* Given problem *
Retype, exactly as written, every line from the one containing "for old_object in" down to the one containing "before = set(bpy.data.objects)", including both, and nothing else.
(begin)
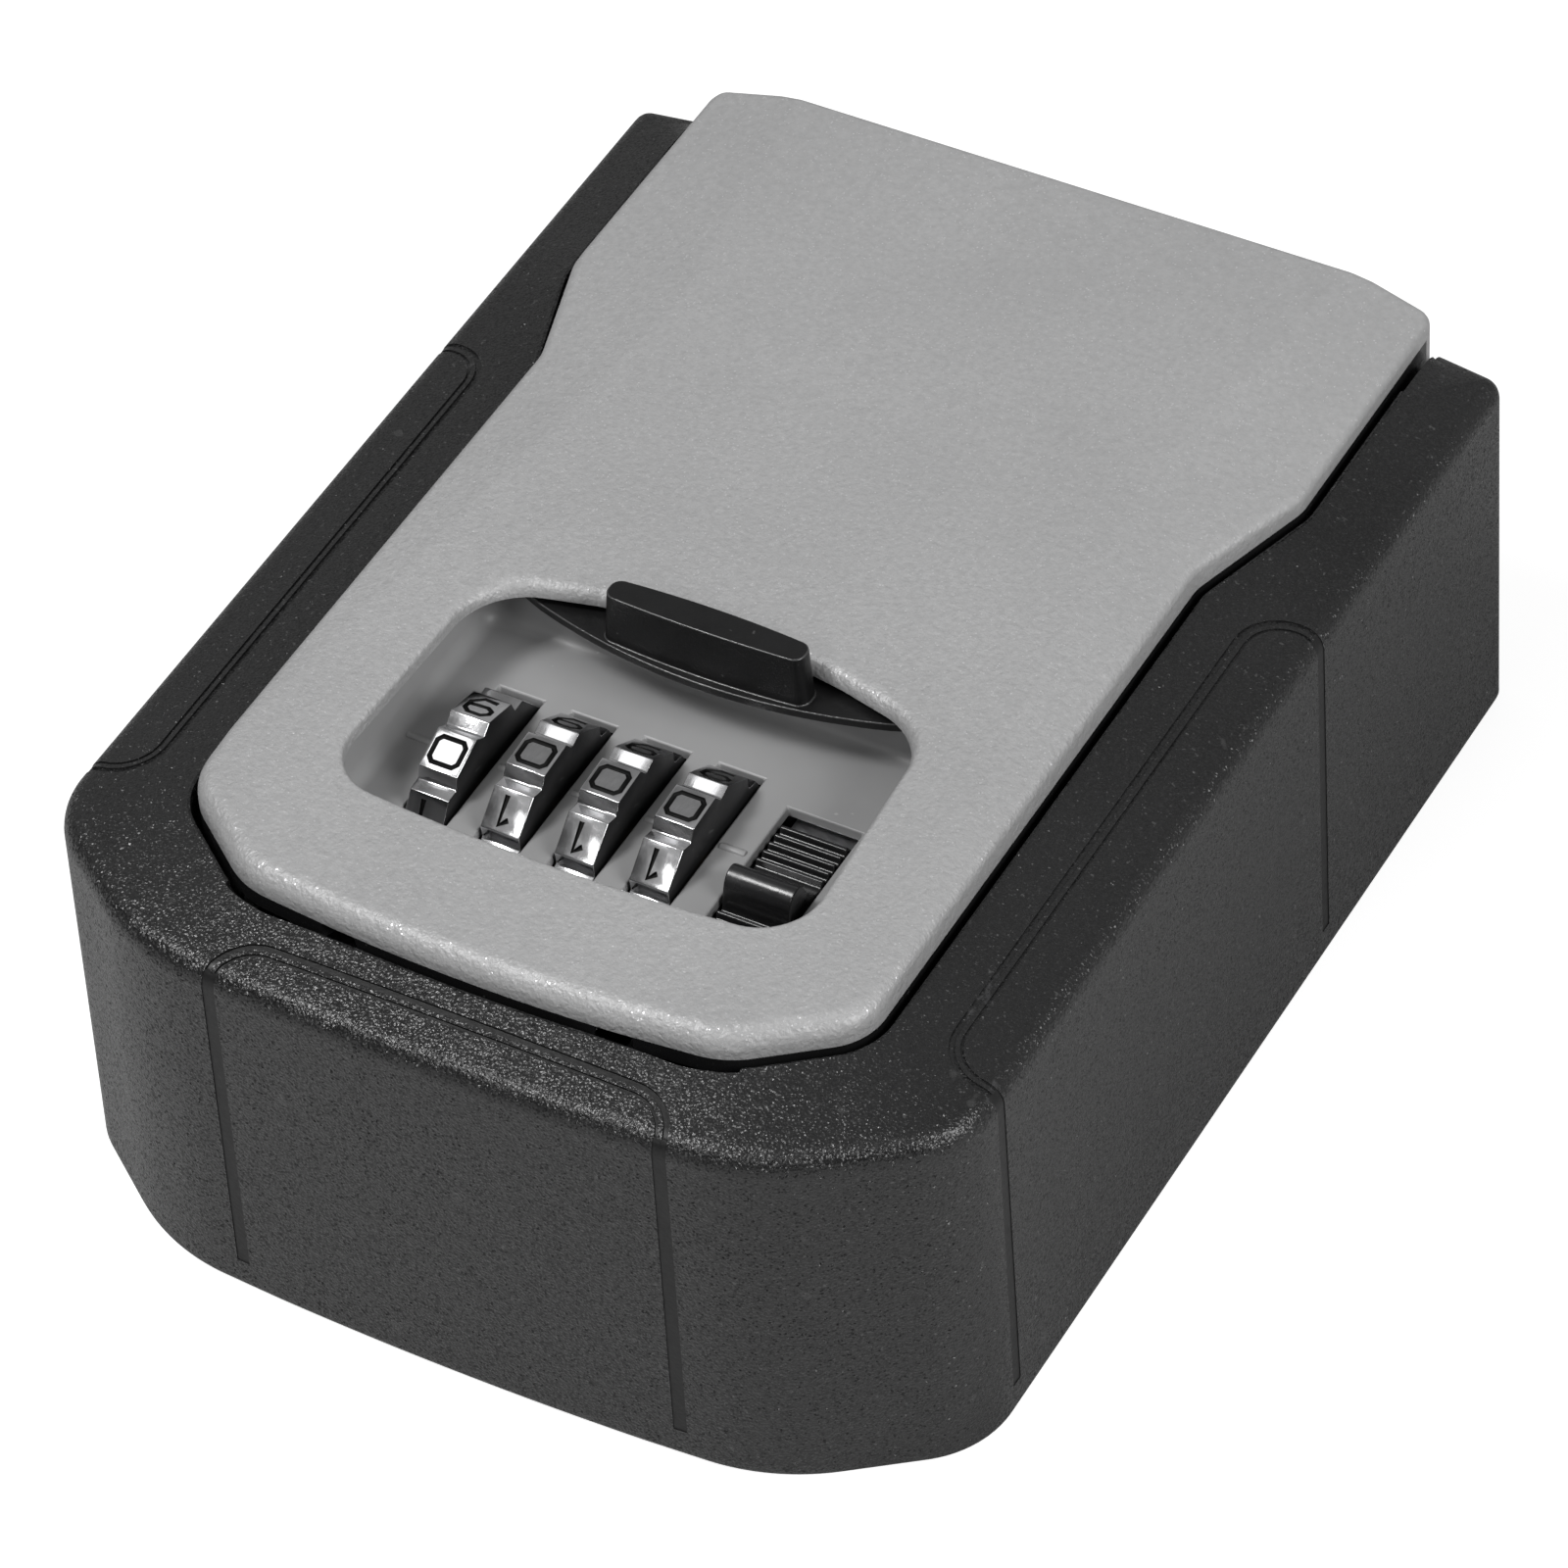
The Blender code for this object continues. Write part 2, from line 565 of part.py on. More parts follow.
def mechanism_cover():
    """Pan closing the back of the door, with a deeper pocket behind the dials."""
    low_x, up_x = DOOR_LOW_X - PAN_INSET, DOOR_UP_X - PAN_INSET
    path = [(0.0, PAN_LOW_Y), (low_x, PAN_LOW_Y), (low_x, WAIST_LOW_Y), (up_x, WAIST_UP_Y),
            (up_x, PAN_TOP_Y)]
    outside = mirror(path[:1] + fillets(path, [(4.0, 5), (5.0, 4), (5.0, 4)])
                     + [path[-1], (0.0, PAN_TOP_Y)])
    inside = offset(outside, PAN_WALL)
    back = piece("mechanism_cover", loft([at(outside, 30.2), at(outside, 34.7),
                                          at(inside, 34.7), at(inside, 31.4)]),
                 GREY, (0, *HINGE))
    fuse(back, box(POCKET_X0, POCKET_X1, POCKET_Y0, POCKET_Y1, POCKET_Z0, 31.0))
    # cheeks carrying the shaft ends
    for x0, x1 in ((POCKET_X0, POCKET_X0 + POCKET_T), (POCKET_X1 - POCKET_T, POCKET_X1)):
        fuse(back, box(x0, x1, -27.6, -19.8, 30.5, 34.3))
    cut(back, box(POCKET_X0 + POCKET_T, POCKET_X1 - POCKET_T, POCKET_Y0 + POCKET_T,
                  POCKET_Y1 - POCKET_T, POCKET_Z0 + POCKET_T, 36.0))
    cut(back, rod("x", DIAL_AXIS, SHAFT_R + CLEAR, -24.0, 12.0, 32))
    # seat for the lower end of the spring
    fuse(back, box(21.0, 26.0, SPRING_Y0 - 2.2, SPRING_Y0 - 0.2, 31.0, 35.6))
    # opening for the bolt in the upper wall
    cut(back, box(-9.6, 9.6, 50.0, 56.0, 32.0, 40.0))
    for centre in BOSSES:
        cut(back, rod("z", centre, 1.5, 29.0, 33.0, 20))
    cut(back, rod("z", (CODE_X, CODE_Y), 1.6, 29.0, 33.0, 24))


def cover_screws():
    """Cross-slotted screws, driven from the rear into the door bosses."""
    for i, (x, y) in enumerate(BOSSES):
        screw(f"cover_screw_{i + 1}",
              rod("z", (x, y), 2.3, 29.0, 30.15, 24),
              rod("z", (x, y), 1.05, 29.6, 40.0, 16),
              box(x - 1.5, x + 1.5, y - 0.3, y + 0.3, 28.0, 29.5),
              box(x - 0.3, x + 0.3, y - 1.5, y + 1.5, 28.0, 29.5))


# ---------------------------------------------------------------- dials
def dial_shaft():
    piece("dial_shaft", rod("x", DIAL_AXIS, SHAFT_R, -22.5, 10.5, 32), STEEL, (0, *HINGE))


def detent_comb():
    """Strip on the pocket floor with one ridged finger under each dial."""
    z0, z1, half = 19.9, 20.3, 1.5
    comb = piece("detent_comb", box(-21.2, 9.2, -34.0, -31.6, z0, z1), BRASS, (0, *HINGE))
    for x in DIAL_XS:
        fuse(comb, box(x - half, x + half, -32.0, -16.0, z0, z1))
        fuse(comb, rod("x", (DIAL_Y, z1), 0.45, x - half, x + half, 12))


def wheel_profile():
    """Ten flat number faces separated by V notches, in the plane across the axle."""
    face = math.radians(FACE_ANGLE)
    corners = ((-face, DIAL_R), (face, DIAL_R),
               (math.radians(NOTCH_ANGLE), DIAL_R - NOTCH_DEPTH))
    out = []
    for k in range(10):
        middle = math.radians(36.0 * k)
        out += [(r * math.cos(middle + t), r * math.sin(middle + t)) for t, r in corners]
    return out


def dial_wheel(number, x, angle):
    bm = loft([[(x + dx, y, z) for y, z in wheel_profile()]
               for dx in (-DIAL_W / 2, DIAL_W / 2)])
    turn = Matrix.Rotation(math.radians(90.0 + angle), 4, "X")
    bmesh.ops.transform(bm, matrix=Matrix.Translation((0, *DIAL_AXIS)) @ turn,
                        verts=bm.verts[:])
    wheel = piece(f"dial_wheel_{number}", bm, CHROME, (x, *DIAL_AXIS))
    cut(wheel, rod("x", DIAL_AXIS, SLEEVE_R + CLEAR, x - 4, x + 4, 32))


def code_sleeve(number, x):
    """Sleeve inside the wheel, with a notched flange on its right."""
    end = x + DIAL_W / 2
    sleeve = piece(f"code_sleeve_{number}",
                   rod("x", DIAL_AXIS, SLEEVE_R, x - DIAL_W / 2, end + 0.4, 32),
                   BRASS, (x, *DIAL_AXIS))
    fuse(sleeve, rod("x", DIAL_AXIS, FLANGE_R, end + 0.3, end + 1.9, 32))
    cut(sleeve, rod("x", DIAL_AXIS, SHAFT_R + CLEAR, x - 4, x + 6, 32))
    cut(sleeve, box(end + 0.35, x + 6, DIAL_Y + 2.8, DIAL_Y + 8, DIAL_Z - 1.4, DIAL_Z + 1.4))


# ---------------------------------------------------------------- slides and levers
def shutter():
    """Thin slide with a bowed lower edge and a raised finger tab."""
    outline = [(float(x), float(SHUT_LOW_Y + 2.6 * (x / 17.0) ** 2))
               for x in np.linspace(-17.5, 17.5, 15)]
    outline += [(SHUT_X, SHUT_SIDE_Y), (SHUT_X, SHUT_HIGH_Y),
                (-SHUT_X, SHUT_HIGH_Y), (-SHUT_X, SHUT_SIDE_Y)]
    slide = piece("shutter", prism(outline, SHUT_Z0, SHUT_Z1), BLACK, (0, SHUT_LOW_Y, SHUT_Z0))
    tab = rounded_rectangle(-9.6, 9.6, -10.7, -8.45, 1.1, 4)
    fuse(slide, prism(tab, SHUT_Z1 - 0.4, 47.0))


# side profile of the thumb ledge: (y, z)
THUMB_LEDGE = [
    (-24.6, 35.6), (-26.2, 37.0), (-26.7, 38.6), (-27.5, 39.1),
    (-28.6, 38.9), (-29.3, 38.0), (-29.6, 35.9),
]
LEVER_PIVOT = (LEVER_X, -25.0, 35.0)


def grip_ribs(first_y, count):
    """Side profile (y, z) of a row of small ribs running down from first_y."""
    out = []
    for k in range(count):
        y = first_y - 1.08 * k
        out += [(y + 0.3, 36.1), (y - 0.15, 36.1), (y - 0.5, 35.5)]
    return out


def release_lever():
    """Ribbed slide with a raised thumb ledge."""
    profile = [(-18.4, 35.5)] + grip_ribs(-18.95, 5) + THUMB_LEDGE + grip_ribs(-30.4, 2)
    profile += [(-32.4, 34.35), (-18.4, 34.35)]
    bm = loft([[(LEVER_X + s * LEVER_W / 2, y, z) for y, z in profile] for s in (-1, 1)])
    piece("release_lever", bm, GLOSS, LEVER_PIVOT)


LATCH_FOOT = (11.8, 18.4, -32.0, -7.0, LATCH_Z0, 34.3)         # under the release lever
LATCH_PARTS = (
    (-19.0, 19.0, -9.65, 49.0, LATCH_Z0, LATCH_Z1),            # main plate
    (-9.0, 9.0, 48.0, 54.4, LATCH_Z0, 34.8),                   # bolt
    (18.0, 25.6, 37.2, 38.8, LATCH_Z0, 34.9),                  # arm above the spring
)
LATCH_WINDOW = (-8.0, 8.0, 2.0, 38.0, 30.0, 36.0)


def latch_plate():
    latch = piece("latch_plate", box(*LATCH_FOOT), STEEL, LEVER_PIVOT)
    for part in LATCH_PARTS:
        fuse(latch, box(*part))
    # one finger in line with each sleeve flange
    for dial_x in DIAL_XS:
        x = dial_x + DIAL_W / 2 + 1.1
        fuse(latch, box(x - 0.7, x + 0.7, -13.0, -9.0, LATCH_Z0, LATCH_Z1))
    cut(latch, box(*LATCH_WINDOW))


def latch_spring():
    count = SPRING_TURNS * SPRING_STEPS
    length = SPRING_Y1 - SPRING_Y0 - 0.9
    path = []
    for k in range(count + 1):
        t = 2 * math.pi * k / SPRING_STEPS
        path.append((SPRING_X + SPRING_R * math.cos(t), SPRING_Y0 + 0.45 + length * k / count,
                     SPRING_Z + SPRING_R * math.sin(t)))
    piece("latch_spring", tube(path, SPRING_WIRE_R, 1), STEEL, (SPRING_X, SPRING_Y0, SPRING_Z))


def code_lever():
    """Code change lever on the rear of the mechanism cover: disc, arm and stub."""
    z0, z1, centre = 28.2, 29.9, (CODE_X, CODE_Y)
    lever = piece("code_lever", rod("z", centre, 3.2, z0, z1, 28), GREY, (*centre, 29.0))
    fuse(lever, box(CODE_X, CODE_X + 12.0, CODE_Y - 1.8, CODE_Y + 1.8, z0, z1))
    fuse(lever, rod("z", centre, 1.5, 29.5, 32.2, 24))


# ---------------------------------------------------------------- origin, scale, shading
def finish(ob, pivot):
    """Cleans the mesh, puts the origin at the pivot, scales to metres and sets shading."""
    pivot = Vector(pivot)
    bm = bmesh.new()
    bm.from_mesh(ob.data)
    bmesh.ops.remove_doubles(bm, verts=bm.verts[:], dist=2e-4)
    bmesh.ops.dissolve_degenerate(bm, edges=bm.edges[:], dist=2e-4)
    bmesh.ops.triangulate(bm, faces=[f for f in bm.faces if len(f.verts) > 4])
    bmesh.ops.transform(bm, matrix=Matrix.Scale(MM, 4) @ Matrix.Translation(-pivot),
                        verts=bm.verts[:])
    bm.to_mesh(ob.data)
    bm.free()
    ob.location = pivot * MM
    ob.data.shade_smooth()
    ob.data.set_sharp_from_angle(angle=math.radians(32))


for old_object in list(bpy.data.objects):
    bpy.data.objects.remove(old_object, do_unlink=True)

for build in (outer_shell, inner_tray, hinge_pin, housing_screws, strike_plate, key_hook,
              front_cover, dial_plate, mechanism_cover, cover_screws, dial_shaft, detent_comb,
              shutter, release_lever, latch_plate, latch_spring, code_lever):
    build()
for i, x in enumerate(DIAL_XS):
    dial_wheel(i + 1, x, DIAL_SET[i])
    code_sleeve(i + 1, x)
for name, pivot in pivots.items():
    finish(bpy.data.objects[name], pivot)
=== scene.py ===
"""Looks of a wall-mounted combination key safe, built round its CAD frame.

The safe lies on its back at z = 0 with the grey front facing +Z. +Y is its top end, and the
door is hinged at the -Y end. Lengths are in mm unless a line says otherwise.
"""
import json
import math

import bmesh
import bpy
import numpy as np
from mathutils import Matrix, Vector


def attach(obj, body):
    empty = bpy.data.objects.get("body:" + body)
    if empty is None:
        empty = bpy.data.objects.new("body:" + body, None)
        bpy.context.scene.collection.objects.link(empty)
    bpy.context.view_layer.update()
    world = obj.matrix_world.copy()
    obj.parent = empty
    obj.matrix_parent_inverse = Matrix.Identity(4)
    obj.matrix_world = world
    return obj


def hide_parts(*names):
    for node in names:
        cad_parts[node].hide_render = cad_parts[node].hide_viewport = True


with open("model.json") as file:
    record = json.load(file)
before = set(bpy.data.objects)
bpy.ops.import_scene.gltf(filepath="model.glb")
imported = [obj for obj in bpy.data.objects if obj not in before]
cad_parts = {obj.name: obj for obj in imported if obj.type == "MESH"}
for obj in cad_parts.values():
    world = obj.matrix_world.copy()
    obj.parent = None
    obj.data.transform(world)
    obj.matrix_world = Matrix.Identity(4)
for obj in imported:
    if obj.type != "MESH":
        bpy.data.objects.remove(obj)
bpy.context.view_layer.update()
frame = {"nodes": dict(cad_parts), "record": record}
MM = 0.001
COLLECTION = bpy.context.scene.collection

# ------------------------------------------------------------------ main dimensions
# housing outline: bowed bottom end, slanted bottom corners, tapered top end
HALF_LENGTH, HALF_WIDTH, END_BOW = 60.0, 45.58, 1.2
KNEE_X, KNEE_R, CORNER_Y, CORNER_R = 30.56, 21.0, -47.66, 10.1
TAPER_X, TAPER_Y, TAPER_R = 30.77, 57.75, 2.2
# housing section: walls lean in by DRAFT over their height
DRAFT, SIDE_H, RIM_H, SHELL_T, SHELL_FILLET = 0.44, 39.5, 41.0, 2.4, 2.1
# door outline: narrow below the waist, wide above it
DOOR_LOW_X, DOOR_UP_X, WAIST_LOW_Y, WAIST_UP_Y = 33.35, 37.4, 18.5, 31.5
DOOR_KNEE_X, DOOR_KNEE_Y, DOOR_CORNER_Y = 23.6, -50.0, -42.6
DOOR_BOTTOM, DOOR_TOP, DOOR_GAP = -51.4, 59.8, 0.7
# front skin and the skirt round its edge
SKIN_T, SKIRT_Z, SKIRT_T = 1.4, 36.5, 1.6
# hinge pin axis, along x
HINGE_Y, HINGE_Z, PIN_R = -49.0, 41.2, 0.8
# window in the front: corner x, middle y and bow of its top and bottom edges
WIN_TOP_X, WIN_TOP, WIN_TOP_BOW = 22.2, -7.0, 3.6
WIN_LOW_X, WIN_LOW, WIN_LOW_BOW = 23.4, -38.3, 1.3
PLATE_Z, PLATE_T = 36.3, 1.2
DIAL_Y, DIAL_Z, DIAL_R, DIAL_WIDTH = -23.7, 31.1, 9.75, 3.9
DIAL_XS = [-16.68 + 7.43 * i for i in range(4)]
LEVER_X, LEVER_WIDTH = 15.1, 6.6


# ------------------------------------------------------------------ shader nodes
class Nodes:
    """Adds nodes to a tree; every value may be a constant or another node's output."""

    def __init__(self, tree):
        self.tree = tree
        self.coords = self.node("ShaderNodeTexCoord").outputs

    def feed(self, socket, value):
        if isinstance(value, bpy.types.NodeSocket):
            self.tree.links.new(value, socket)
        else:
            socket.default_value = value

    def node(self, kind, inputs=None, **settings):
        node = self.tree.nodes.new(kind)
        for key, value in settings.items():
            setattr(node, key, value)
        for key, value in (inputs or {}).items():
            self.feed(node.inputs[key], value)
        return node

    def noise(self, scale, detail=2.0, roughness=0.5, stretch=None):
        where = self.coords["Object"]
        if stretch:
            mapping = self.node("ShaderNodeMapping", {"Vector": where, "Scale": stretch})
            where = mapping.outputs["Vector"]
        inputs = {"Vector": where, "Scale": scale, "Detail": detail, "Roughness": roughness}
        return self.node("ShaderNodeTexNoise", inputs).outputs["Fac"]

    def voronoi(self, scale, output="Distance"):
        inputs = {"Vector": self.coords["Object"], "Scale": scale}
        return self.node("ShaderNodeTexVoronoi", inputs).outputs[output]

    def remap(self, value, span=(0.3, 0.7), out=(0.0, 1.0)):
        """Carries value from span to out, clamped."""
        inputs = {0: value, 1: span[0], 2: span[1], 3: out[0], 4: out[1]}
        return self.node("ShaderNodeMapRange", inputs).outputs[0]

    def math(self, operation, first, second):
        return self.node("ShaderNodeMath", {0: first, 1: second}, operation=operation).outputs[0]

    def vector(self, operation, inputs):
        return self.node("ShaderNodeVectorMath", inputs, operation=operation).outputs[0]

    def split(self, value, kind="XYZ"):
        return self.node(f"ShaderNodeSeparate{kind}", {0: value}).outputs

    def mix(self, factor, low, high):
        """Colour low where factor is 0, high where it is 1."""
        low, high = ((*c, 1.0) if isinstance(c, tuple) else c for c in (low, high))
        return self.node("ShaderNodeMix", {0: factor, 6: low, 7: high}, data_type="RGBA").outputs[2]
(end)
* Task result *
for old_object in list(bpy.data.objects):
    bpy.data.objects.remove(old_object, do_unlink=True)

for build in (outer_shell, inner_tray, hinge_pin, housing_screws, strike_plate, key_hook,
              front_cover, dial_plate, mechanism_cover, cover_screws, dial_shaft, detent_comb,
              shutter, release_lever, latch_plate, latch_spring, code_lever):
    build()
for i, x in enumerate(DIAL_XS):
    dial_wheel(i + 1, x, DIAL_SET[i])
    code_sleeve(i + 1, x)
for name, pivot in pivots.items():
    finish(bpy.data.objects[name], pivot)
=== scene.py ===
"""Looks of a wall-mounted combination key safe, built round its CAD frame.

The safe lies on its back at z = 0 with the grey front facing +Z. +Y is its top end, and the
door is hinged at the -Y end. Lengths are in mm unless a line says otherwise.
"""
import json
import math

import bmesh
import bpy
import numpy as np
from mathutils import Matrix, Vector


def attach(obj, body):
    empty = bpy.data.objects.get("body:" + body)
    if empty is None:
        empty = bpy.data.objects.new("body:" + body, None)
        bpy.context.scene.collection.objects.link(empty)
    bpy.context.view_layer.update()
    world = obj.matrix_world.copy()
    obj.parent = empty
    obj.matrix_parent_inverse = Matrix.Identity(4)
    obj.matrix_world = world
    return obj


def hide_parts(*names):
    for node in names:
        cad_parts[node].hide_render = cad_parts[node].hide_viewport = True


with open("model.json") as file:
    record = json.load(file)
before = set(bpy.data.objects)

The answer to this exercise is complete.